◆ Source excerpt:

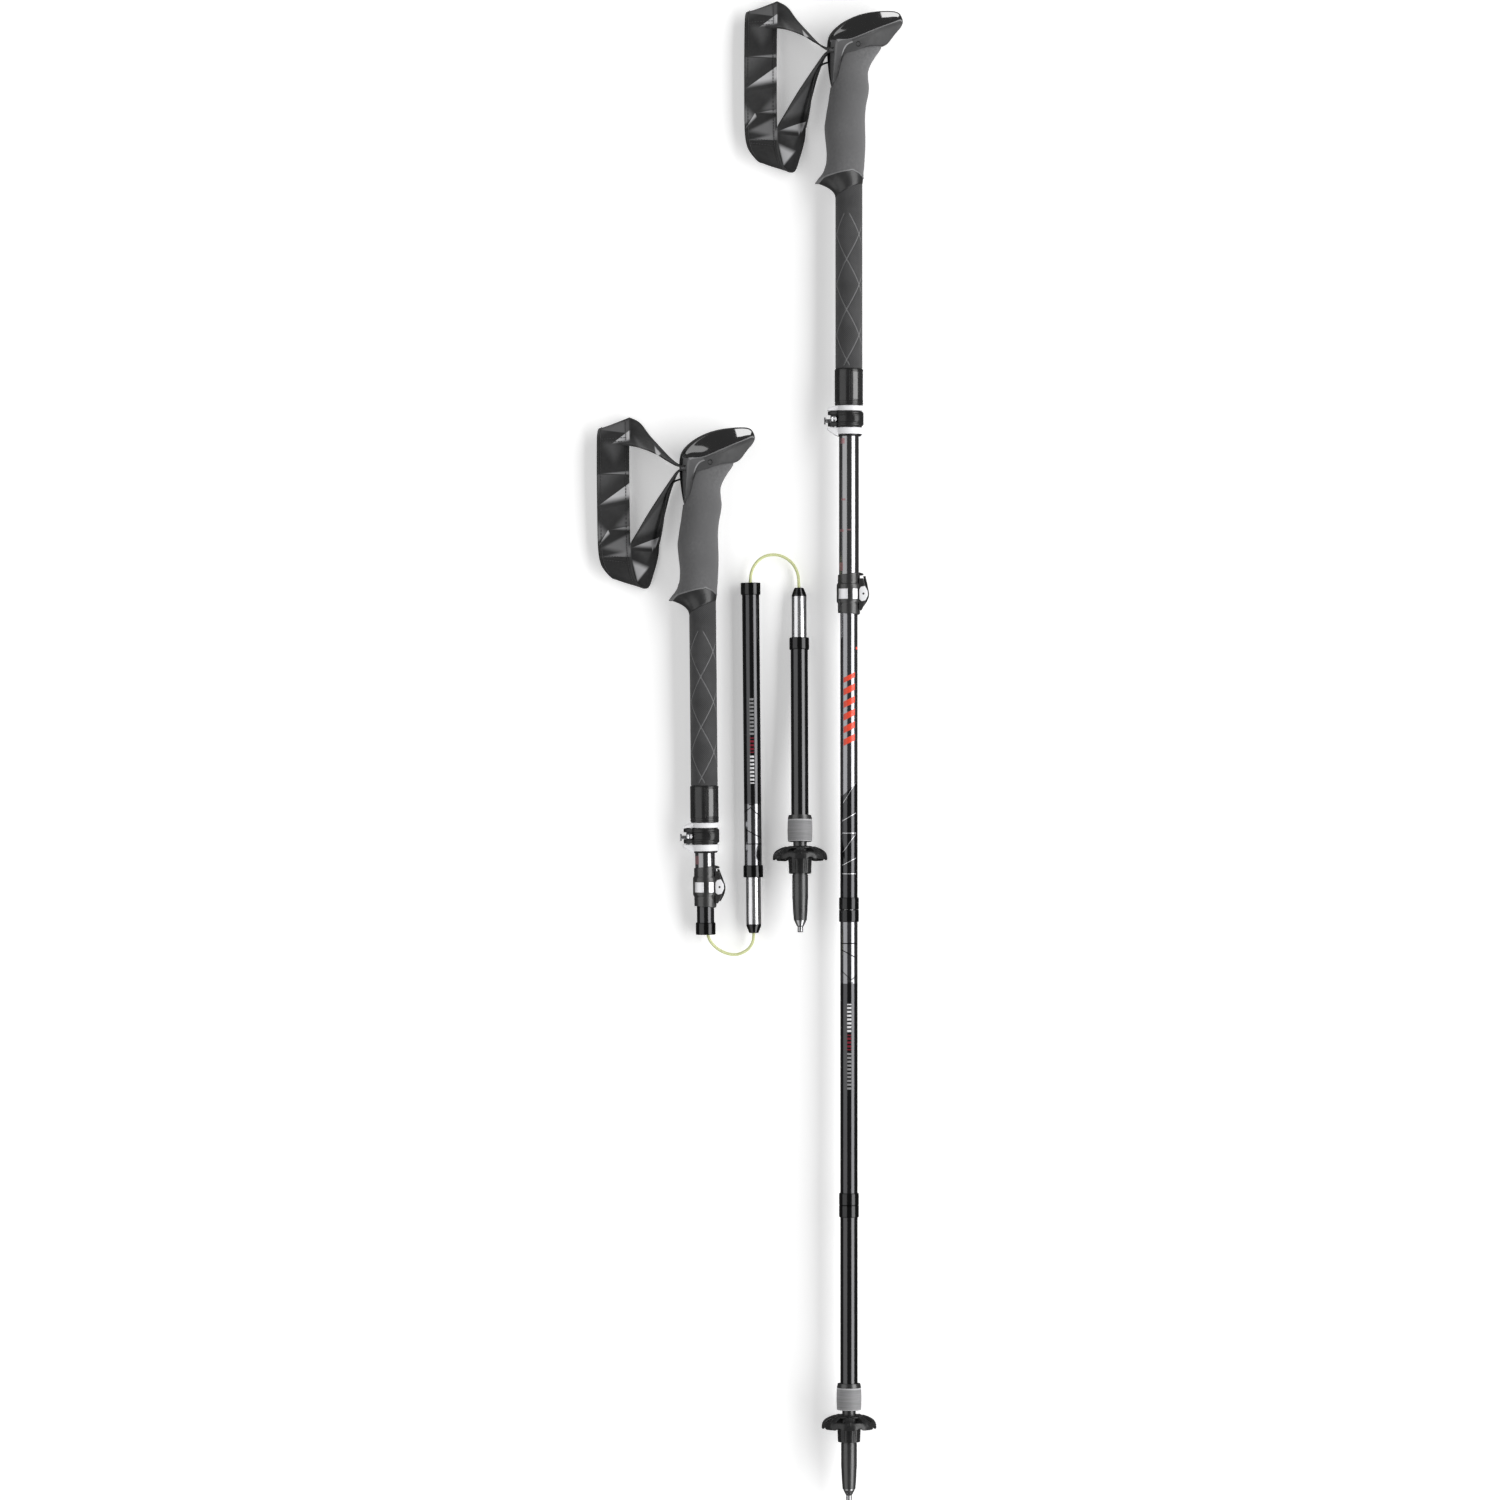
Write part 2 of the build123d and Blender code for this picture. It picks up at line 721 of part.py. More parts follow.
# The cord shows where it leaves each mouth of the folded pole, as far as the next nose.
lower_loop_route = [
    (-35.6, -141.0, 10.6), (-34.6, -151.2, 9.9), (-29.6, -159.0, 8.4), (-21.4, -164.6, 6.8),
    (-11.6, -166.8, 5.8), (-3.2, -163.4, 6.0), (1.4, -158.4, 7.2), (3.1, -151.9, 8.1),
]
upper_loop_route = [
    (0.5, 128.0, 8.2), (-0.4, 139.8, 8.1), (3.4, 151.0, 7.2), (12.2, 158.3, 6.0),
    (24.4, 158.7, 5.0), (34.4, 152.6, 4.8), (39.2, 143.2, 5.4), (39.75, 134.6, 6.3),
]
place(make_cord("lower loop", lower_loop_route), "folded_cord_lower", Plane.XY)
place(make_cord("upper loop", upper_loop_route), "folded_cord_upper", Plane.XY)
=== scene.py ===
from math import atan2, cos, degrees, dist, pi, radians, sin, sqrt, tan

import bmesh
import bpy
import numpy as np
from mathutils import Matrix, Vector


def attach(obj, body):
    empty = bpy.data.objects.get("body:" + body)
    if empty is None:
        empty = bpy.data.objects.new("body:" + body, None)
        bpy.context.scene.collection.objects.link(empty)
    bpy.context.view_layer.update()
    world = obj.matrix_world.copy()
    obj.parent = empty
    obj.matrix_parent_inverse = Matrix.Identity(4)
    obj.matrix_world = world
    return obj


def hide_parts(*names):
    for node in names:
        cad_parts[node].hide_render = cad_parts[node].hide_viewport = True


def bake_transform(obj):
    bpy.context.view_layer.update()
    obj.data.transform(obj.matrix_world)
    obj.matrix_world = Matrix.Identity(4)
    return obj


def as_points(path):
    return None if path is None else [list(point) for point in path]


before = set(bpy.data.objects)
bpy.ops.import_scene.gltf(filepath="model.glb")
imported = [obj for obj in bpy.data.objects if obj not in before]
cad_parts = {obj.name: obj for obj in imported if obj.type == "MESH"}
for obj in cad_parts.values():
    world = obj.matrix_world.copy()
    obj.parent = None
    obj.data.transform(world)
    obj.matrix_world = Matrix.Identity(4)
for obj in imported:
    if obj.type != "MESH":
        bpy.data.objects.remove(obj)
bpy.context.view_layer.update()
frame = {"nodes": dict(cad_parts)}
MM = 0.001

# ---------------------------------------------------------------- camera

VIEW_DISTANCE = 5.0
VIEW_WIDTH = 1.215
MID_HEIGHT = 0.018
SENSOR_WIDTH = 36.0
camera_data = bpy.data.cameras.new("camera")
camera_data.sensor_width = SENSOR_WIDTH
camera_data.lens = SENSOR_WIDTH * VIEW_DISTANCE / VIEW_WIDTH
camera = bpy.data.objects.new("camera", camera_data)
camera.location = (0, 0, VIEW_DISTANCE + MID_HEIGHT)
bpy.context.scene.collection.objects.link(camera)
bpy.context.scene.camera = camera

# ---------------------------------------------------------------- section frames, as in the CAD


def lying_frame(foot, rise, lean, toward=1, offset=0.0):
    """Matrix of a rigid section: local Z up the pole, X to the beak side, -Y facing up."""
    along = Vector((
        -toward * sin(radians(lean)), toward * cos(radians(rise)), sin(radians(rise))
    )).normalized()
    side = (Vector((1, 0, 0)) - along * along.x).normalized()
    matrix = Matrix((side, along.cross(side), along)).transposed().to_4x4()
    matrix.translation = (Vector(foot) + along * offset) * MM
    return matrix


# foot, rise and lean in degrees, and which way each stack of sections points
OPENED = ((80.1, -607.34, 22.68), -0.27, 0.0, 1)
FOLD_HANDLE = ((-35.9, -149.7, 10.4), 1.02, 0.55, 1)
FOLD_B = ((0.4, 135.7, 8.2), 0.0, 0.55, -1)
FOLD_C = ((40.7, -147.3, 26.9), -4.2, 0.19, 1)
# for each pole, the stack that a section lies in and its distance from that stack's foot
STACKS = {
    "open": {"handle": (OPENED, 861.4), "upper": (OPENED, 716.9), "a": (OPENED, 478.2),
             "b": (OPENED, 239.0), "c": (OPENED, 72.9), "tip": (OPENED, 0.0)},
    "folded": {"handle": (FOLD_HANDLE, 66.3), "upper": (FOLD_HANDLE, 21.8),
               "a": (FOLD_HANDLE, 0.0), "b": (FOLD_B, 0.0), "c": (FOLD_C, 72.9), "tip": (FOLD_C, 0.0)},
}
FRAMES = {pole: {name: lying_frame(*stack, offset) for name, (stack, offset) in sections.items()}
          for pole, sections in STACKS.items()}

# ---------------------------------------------------------------- mesh helpers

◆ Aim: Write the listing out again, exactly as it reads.

◆ The answer:
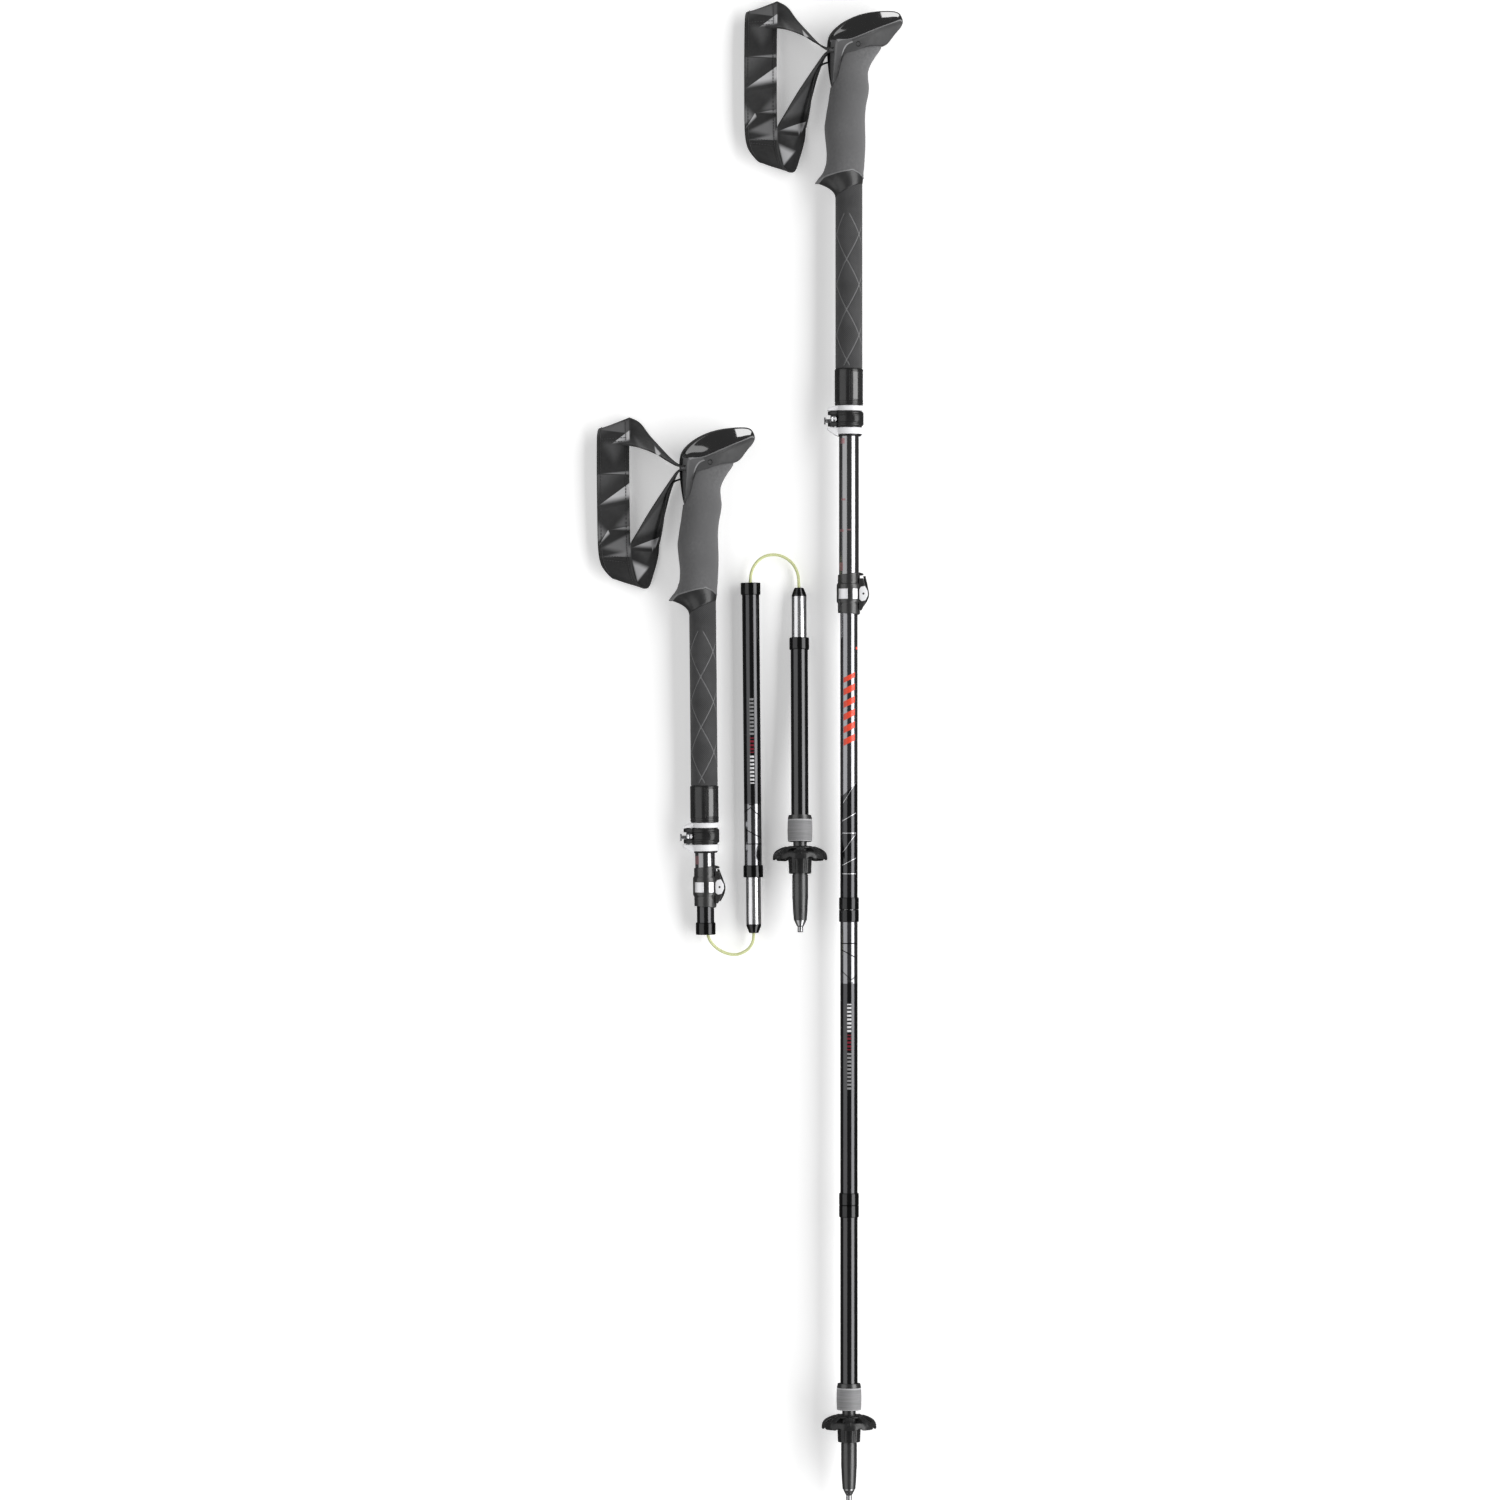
Write part 2 of the build123d and Blender code for this picture. It picks up at line 721 of part.py. More parts follow.
# The cord shows where it leaves each mouth of the folded pole, as far as the next nose.
lower_loop_route = [
    (-35.6, -141.0, 10.6), (-34.6, -151.2, 9.9), (-29.6, -159.0, 8.4), (-21.4, -164.6, 6.8),
    (-11.6, -166.8, 5.8), (-3.2, -163.4, 6.0), (1.4, -158.4, 7.2), (3.1, -151.9, 8.1),
]
upper_loop_route = [
    (0.5, 128.0, 8.2), (-0.4, 139.8, 8.1), (3.4, 151.0, 7.2), (12.2, 158.3, 6.0),
    (24.4, 158.7, 5.0), (34.4, 152.6, 4.8), (39.2, 143.2, 5.4), (39.75, 134.6, 6.3),
]
place(make_cord("lower loop", lower_loop_route), "folded_cord_lower", Plane.XY)
place(make_cord("upper loop", upper_loop_route), "folded_cord_upper", Plane.XY)
=== scene.py ===
from math import atan2, cos, degrees, dist, pi, radians, sin, sqrt, tan

import bmesh
import bpy
import numpy as np
from mathutils import Matrix, Vector


def attach(obj, body):
    empty = bpy.data.objects.get("body:" + body)
    if empty is None:
        empty = bpy.data.objects.new("body:" + body, None)
        bpy.context.scene.collection.objects.link(empty)
    bpy.context.view_layer.update()
    world = obj.matrix_world.copy()
    obj.parent = empty
    obj.matrix_parent_inverse = Matrix.Identity(4)
    obj.matrix_world = world
    return obj


def hide_parts(*names):
    for node in names:
        cad_parts[node].hide_render = cad_parts[node].hide_viewport = True


def bake_transform(obj):
    bpy.context.view_layer.update()
    obj.data.transform(obj.matrix_world)
    obj.matrix_world = Matrix.Identity(4)
    return obj


def as_points(path):
    return None if path is None else [list(point) for point in path]


before = set(bpy.data.objects)
bpy.ops.import_scene.gltf(filepath="model.glb")
imported = [obj for obj in bpy.data.objects if obj not in before]
cad_parts = {obj.name: obj for obj in imported if obj.type == "MESH"}
for obj in cad_parts.values():
    world = obj.matrix_world.copy()
    obj.parent = None
    obj.data.transform(world)
    obj.matrix_world = Matrix.Identity(4)
for obj in imported:
    if obj.type != "MESH":
        bpy.data.objects.remove(obj)
bpy.context.view_layer.update()
frame = {"nodes": dict(cad_parts)}
MM = 0.001

# ---------------------------------------------------------------- camera

VIEW_DISTANCE = 5.0
VIEW_WIDTH = 1.215
MID_HEIGHT = 0.018
SENSOR_WIDTH = 36.0
camera_data = bpy.data.cameras.new("camera")
camera_data.sensor_width = SENSOR_WIDTH
camera_data.lens = SENSOR_WIDTH * VIEW_DISTANCE / VIEW_WIDTH
camera = bpy.data.objects.new("camera", camera_data)
camera.location = (0, 0, VIEW_DISTANCE + MID_HEIGHT)
bpy.context.scene.collection.objects.link(camera)
bpy.context.scene.camera = camera

# ---------------------------------------------------------------- section frames, as in the CAD


def lying_frame(foot, rise, lean, toward=1, offset=0.0):
    """Matrix of a rigid section: local Z up the pole, X to the beak side, -Y facing up."""
    along = Vector((
        -toward * sin(radians(lean)), toward * cos(radians(rise)), sin(radians(rise))
    )).normalized()
    side = (Vector((1, 0, 0)) - along * along.x).normalized()
    matrix = Matrix((side, along.cross(side), along)).transposed().to_4x4()
    matrix.translation = (Vector(foot) + along * offset) * MM
    return matrix


# foot, rise and lean in degrees, and which way each stack of sections points
OPENED = ((80.1, -607.34, 22.68), -0.27, 0.0, 1)
FOLD_HANDLE = ((-35.9, -149.7, 10.4), 1.02, 0.55, 1)
FOLD_B = ((0.4, 135.7, 8.2), 0.0, 0.55, -1)
FOLD_C = ((40.7, -147.3, 26.9), -4.2, 0.19, 1)
# for each pole, the stack that a section lies in and its distance from that stack's foot
STACKS = {
    "open": {"handle": (OPENED, 861.4), "upper": (OPENED, 716.9), "a": (OPENED, 478.2),
             "b": (OPENED, 239.0), "c": (OPENED, 72.9), "tip": (OPENED, 0.0)},
    "folded": {"handle": (FOLD_HANDLE, 66.3), "upper": (FOLD_HANDLE, 21.8),
               "a": (FOLD_HANDLE, 0.0), "b": (FOLD_B, 0.0), "c": (FOLD_C, 72.9), "tip": (FOLD_C, 0.0)},
}
FRAMES = {pole: {name: lying_frame(*stack, offset) for name, (stack, offset) in sections.items()}
          for pole, sections in STACKS.items()}

# ---------------------------------------------------------------- mesh helpers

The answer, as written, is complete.